Information shown.
##############################

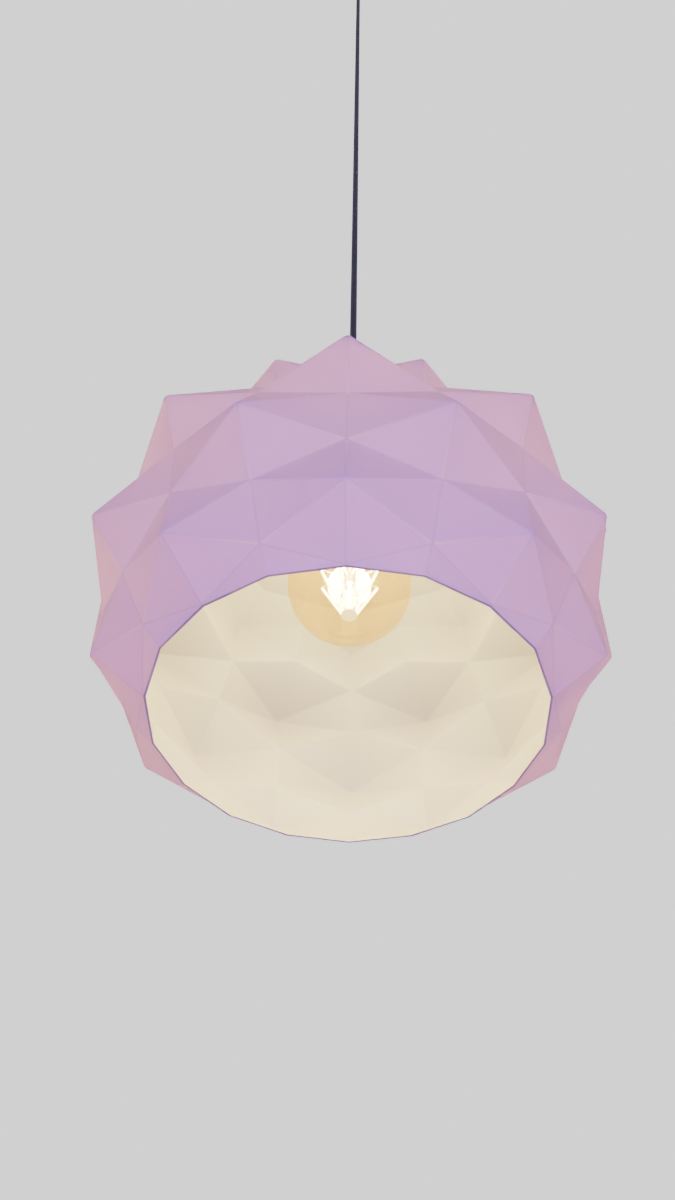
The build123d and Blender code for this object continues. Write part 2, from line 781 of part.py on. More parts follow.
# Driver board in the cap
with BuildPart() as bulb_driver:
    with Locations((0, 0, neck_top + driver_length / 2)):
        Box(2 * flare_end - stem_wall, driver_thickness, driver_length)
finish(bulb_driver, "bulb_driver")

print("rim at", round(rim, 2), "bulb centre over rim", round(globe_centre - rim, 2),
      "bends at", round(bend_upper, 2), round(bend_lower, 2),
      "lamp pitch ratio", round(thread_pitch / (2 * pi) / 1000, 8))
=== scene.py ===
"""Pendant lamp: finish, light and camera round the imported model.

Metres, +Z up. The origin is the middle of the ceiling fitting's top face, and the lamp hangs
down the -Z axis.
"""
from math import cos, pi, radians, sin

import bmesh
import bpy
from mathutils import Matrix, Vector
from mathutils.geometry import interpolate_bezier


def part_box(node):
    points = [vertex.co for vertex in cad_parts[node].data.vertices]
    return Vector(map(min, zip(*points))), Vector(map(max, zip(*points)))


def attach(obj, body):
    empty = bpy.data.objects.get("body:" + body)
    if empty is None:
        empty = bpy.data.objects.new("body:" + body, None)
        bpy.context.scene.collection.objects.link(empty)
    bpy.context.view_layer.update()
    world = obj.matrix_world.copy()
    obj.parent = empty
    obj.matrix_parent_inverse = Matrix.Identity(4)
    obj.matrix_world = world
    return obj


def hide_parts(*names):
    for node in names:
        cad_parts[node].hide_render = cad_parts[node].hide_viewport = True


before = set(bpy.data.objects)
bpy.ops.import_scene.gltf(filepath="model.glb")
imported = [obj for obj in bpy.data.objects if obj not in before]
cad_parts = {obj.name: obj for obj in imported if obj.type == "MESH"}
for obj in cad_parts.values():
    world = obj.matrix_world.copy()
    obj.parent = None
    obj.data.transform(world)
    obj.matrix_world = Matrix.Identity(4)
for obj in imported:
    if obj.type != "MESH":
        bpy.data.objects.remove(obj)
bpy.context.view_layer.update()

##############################

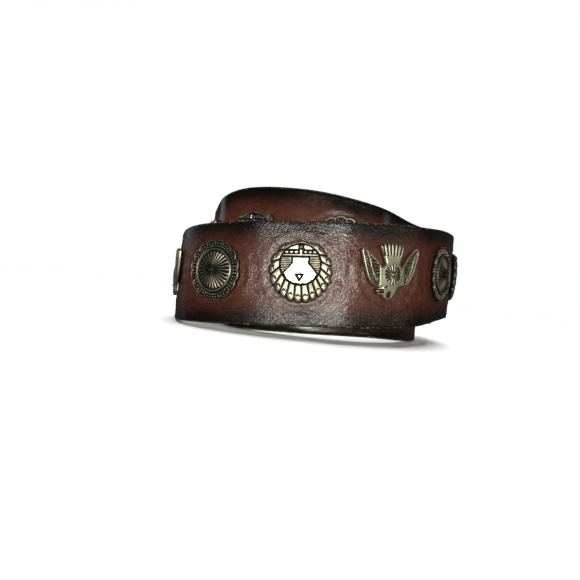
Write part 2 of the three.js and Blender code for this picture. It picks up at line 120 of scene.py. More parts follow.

##############################

Exercise description. Retype precisely, and only, the span of lines that opens at the line containing "# Driver board in the cap" and closes at the line containing "bpy.context.scene.collection.objects.link(empty)", both inclusive.

Answer to the problem.
# Driver board in the cap
with BuildPart() as bulb_driver:
    with Locations((0, 0, neck_top + driver_length / 2)):
        Box(2 * flare_end - stem_wall, driver_thickness, driver_length)
finish(bulb_driver, "bulb_driver")

print("rim at", round(rim, 2), "bulb centre over rim", round(globe_centre - rim, 2),
      "bends at", round(bend_upper, 2), round(bend_lower, 2),
      "lamp pitch ratio", round(thread_pitch / (2 * pi) / 1000, 8))
=== scene.py ===
"""Pendant lamp: finish, light and camera round the imported model.

Metres, +Z up. The origin is the middle of the ceiling fitting's top face, and the lamp hangs
down the -Z axis.
"""
from math import cos, pi, radians, sin

import bmesh
import bpy
from mathutils import Matrix, Vector
from mathutils.geometry import interpolate_bezier


def part_box(node):
    points = [vertex.co for vertex in cad_parts[node].data.vertices]
    return Vector(map(min, zip(*points))), Vector(map(max, zip(*points)))


def attach(obj, body):
    empty = bpy.data.objects.get("body:" + body)
    if empty is None:
        empty = bpy.data.objects.new("body:" + body, None)
        bpy.context.scene.collection.objects.link(empty)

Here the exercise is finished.